Crítica | Grass (2018)
TUDO passa por ELA
Em filme que catalisa suas tendências, Hong Sang-soo aponta para uma mudança de rumo
Com pouco mais de uma hora de duração, Grass me parece ser um filme “importante” na já extensa filmografia de Hong Sang-soo. Após um 2017 com três filmes que, incluindo o seminal Na Praia À Noite Sozinha, parecem ser coletivamente uma espécie de cume para os temas que vinha trabalhando nos anos 2010, Hong faz com este e com Hotel Às Margens do Rio a sinalização de uma mudança de rumo na carreira - que entrou em hiato em 2019 (para ele, um ano já é hiato) e retornou com ideias renovadas em 2020.
Se em um nível mais superficial e aparente seus filmes são sobre “o mínimo necessário para se fazer um filme”, para os catequizados a diversão está em acompanhar as digressões e dispositivos narrativos, e como estes transformam a percepção sobre os acontecimentos filmados. Pode ser uma mesma história com dois protagonistas diferentes (Oki’s Movie, 2010); um único protagonista com diferentes versões da mesma história (Hill of Freedom, 2014); ou um mesmo filme apresentado duas vezes, mas com pequenas diferenças em cada versão (Certo Agora, Errado Antes, 2015).
Na maioria destes, o dispositivo se revela de alguma forma, por vezes materializado como produto da mente de um dos personagens. É o caso de In Another Country (2013), onde acompanhamos três versões diferentes da ida de uma turista francesa à uma pequena cidade da Coreia do Sul. Naquele filme, os acontecimentos narrativos são alternados com as cenas de uma escritora, com o filme propondo uma conversa metalinguística que inclui a própria escritora como personagem ativa.
A questão é que em boa parte desses filmes o dispositivo altera a experiência da narrativa, mas nunca se mistura com ela no que tange o material do filme. Em Oki’s Movie vemos quatro sequências de créditos, em Certo Agora, Errado Antes as duas versões se sucedem mas não se misturam, e no filme estrelado por Isabelle Huppert há, como já dito, uma alternância de cenas e planos.

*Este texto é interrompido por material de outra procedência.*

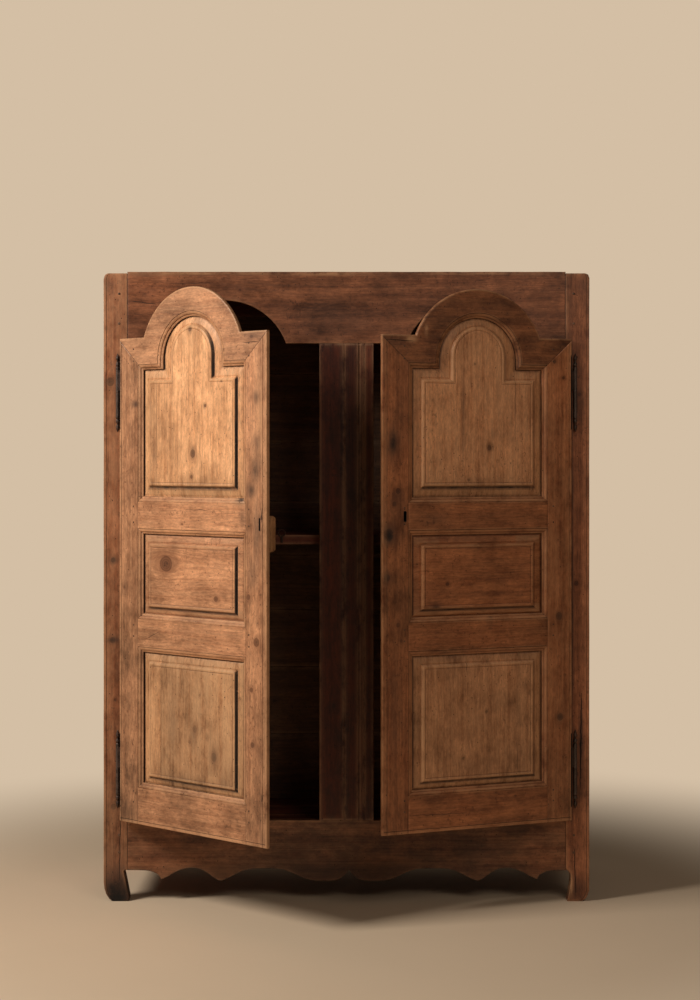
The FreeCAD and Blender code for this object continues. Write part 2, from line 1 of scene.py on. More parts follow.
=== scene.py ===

Já Grass trata de simplificar este processo à dimensão da cena: em um café/restaurante, o cenário mais comum de qualquer filme hongiano, vemos pessoas conversando sobre os mais diversos assuntos. De levemente diferente está a limpidez da imagem digital, reforçada pelo belo preto e branco e uma câmera que vai e volta, isolando um casal que conversa sobre uma amiga morta.
Estas cenas são alternadas com outras de Kim Min-hee, musa e atual companheira do diretor, escrevendo algo sobre as conversas em seu laptop, e narrando em off comentários acerca do que as pessoas dizem. Não fica claro, em um primeiro momento, se ela ouve as conversas ou, por conhecimento prévio em relação a Hong Sang-soo, ela os escreve.
A questão se encontra, portanto, no movimento de câmera que a revela em um canto do café enquanto as pessoas conversam, o que não necessariamente exclui a possibilidade dela própria ser a autora dos diálogos, mas a materializa como um elemento de cena (devidamente fantasmagórico, delegado ao canto do espaço.
Nesse sentido, Grass talvez seja a culminação dos experimentos que Hong vinha fazendo nos últimos anos, tudo isso em um único movimento de câmera que une narrativa, dispositivo e a própria dimensão real que se revelou tão potente ao descobrimento do caso entre diretor e atriz.
Essa sensação de união de vertentes se reforça na cena final, onde todos os “personagens” se cruzam na entrada do bar. Se em seus filmes pré 2018 vinha cada vez mais percebendo uma certa afinidade com Fritz Lang, uma certa assimilação macmahonista da gestualidade como elemento totalizante da mise-en-scène (em Lang, há todo um processo de tornar o gesto algo cada vez mais natural e plano em meio ao naturalismo dramático de Hollywood; em Hong, o gesto é tão natural que ele se torna a própria matéria fílmica, se dissolvendo no todo da cena), em Grass a impressão é que Hong se conecta a um cineasta como Otto Preminger, filmando esse caminho interminável da solidão e da melancolia em movimentos de câmera que centrifugam tudo ao seu redor.
De todos os filmes, talvez mais Anatomia de Um Crime (1959) quando penso em como Preminger adaptou o próprio método para um filme de planos mais próximos. Mas pensando bem, Kim parece cada vez mais se assemelhar às trágicas heroínas que Preminger balançava em suas cenas de modo a sempre delega-las aos cantos. Mesmo que, na maioria das vezes, o próprio movimento se desse em torno de suas belas e enigmáticas figuras.